**Supplied material**:
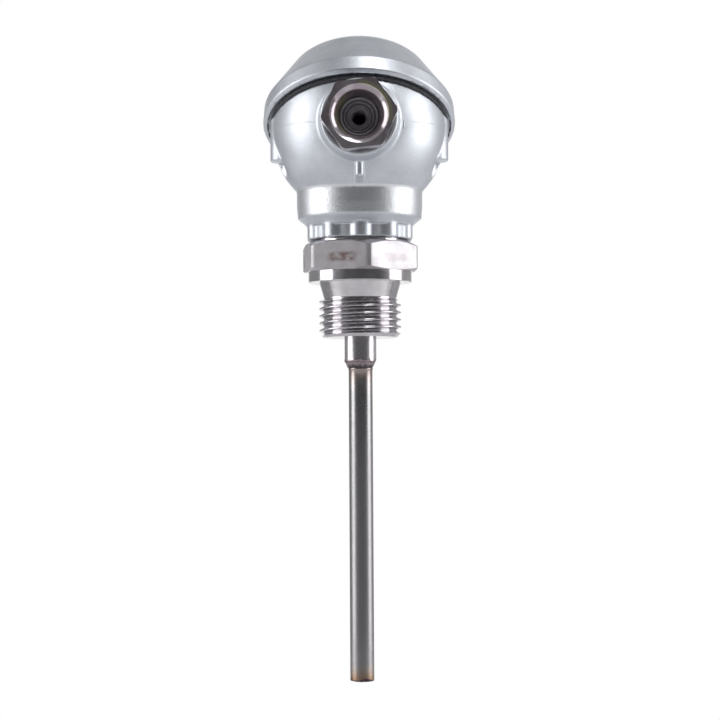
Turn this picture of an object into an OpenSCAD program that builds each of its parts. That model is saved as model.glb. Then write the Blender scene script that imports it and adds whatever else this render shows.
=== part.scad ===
// Screw-in resistance thermometer with an inclined-cap connection head.
// Origin: on the probe's axis, in the plane of the collar's sealing face. +Z runs up into the
// head and the cable gland points along -Y.

/* [Process fitting] */
// Nominal length from the sealing face to the probe's tip
insertion_len = 100; // [60:5:160]
// Width across the flats of the hexagon
hex_af = 27; // [26.5:0.1:27.5]
// Height of the hexagon
hex_h = 7.4; // [6.5:0.1:7.4]
// Radius of the sealing collar
collar_r = 13; // [12.5:0.1:13.4]
// Height of the sealing collar
collar_h = 2.6; // [2.2:0.1:2.6]
// Crest radius of the process thread
thread_r = 10.48; // [10.4:0.01:10.5]
// Length from the sealing face to the end of the process thread
thread_len = 13.8; // [12:0.1:16]

/* [Probe] */
// Outer radius of the sheath
sheath_r = 3; // [2.8:0.1:3]
// Wall of the sheath
sheath_wall = 0.5; // [0.4:0.1:0.6]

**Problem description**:
Give back each line above precisely as it stands.

**Result of this task**:
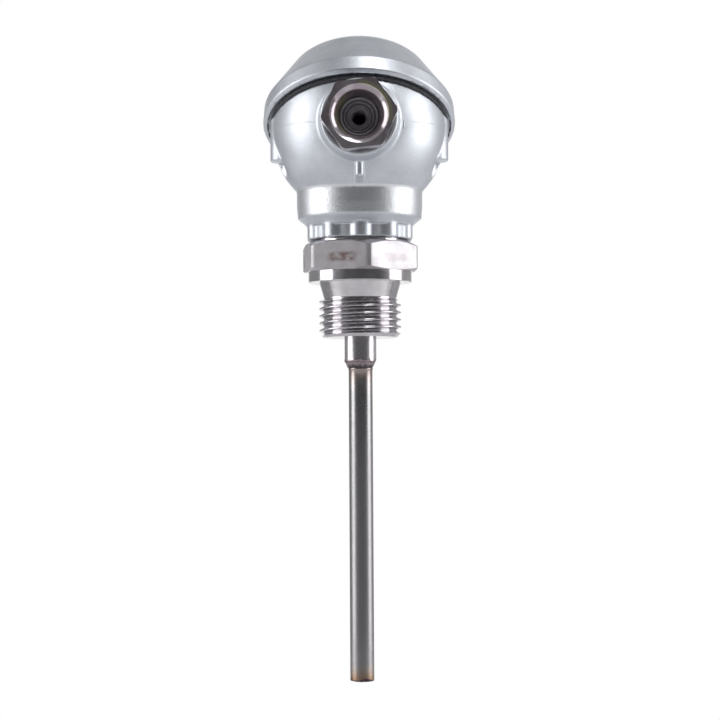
Turn this picture of an object into an OpenSCAD program that builds each of its parts. That model is saved as model.glb. Then write the Blender scene script that imports it and adds whatever else this render shows.
=== part.scad ===
// Screw-in resistance thermometer with an inclined-cap connection head.
// Origin: on the probe's axis, in the plane of the collar's sealing face. +Z runs up into the
// head and the cable gland points along -Y.

/* [Process fitting] */
// Nominal length from the sealing face to the probe's tip
insertion_len = 100; // [60:5:160]
// Width across the flats of the hexagon
hex_af = 27; // [26.5:0.1:27.5]
// Height of the hexagon
hex_h = 7.4; // [6.5:0.1:7.4]
// Radius of the sealing collar
collar_r = 13; // [12.5:0.1:13.4]
// Height of the sealing collar
collar_h = 2.6; // [2.2:0.1:2.6]
// Crest radius of the process thread
thread_r = 10.48; // [10.4:0.01:10.5]
// Length from the sealing face to the end of the process thread
thread_len = 13.8; // [12:0.1:16]

/* [Probe] */
// Outer radius of the sheath
sheath_r = 3; // [2.8:0.1:3]
// Wall of the sheath
sheath_wall = 0.5; // [0.4:0.1:0.6]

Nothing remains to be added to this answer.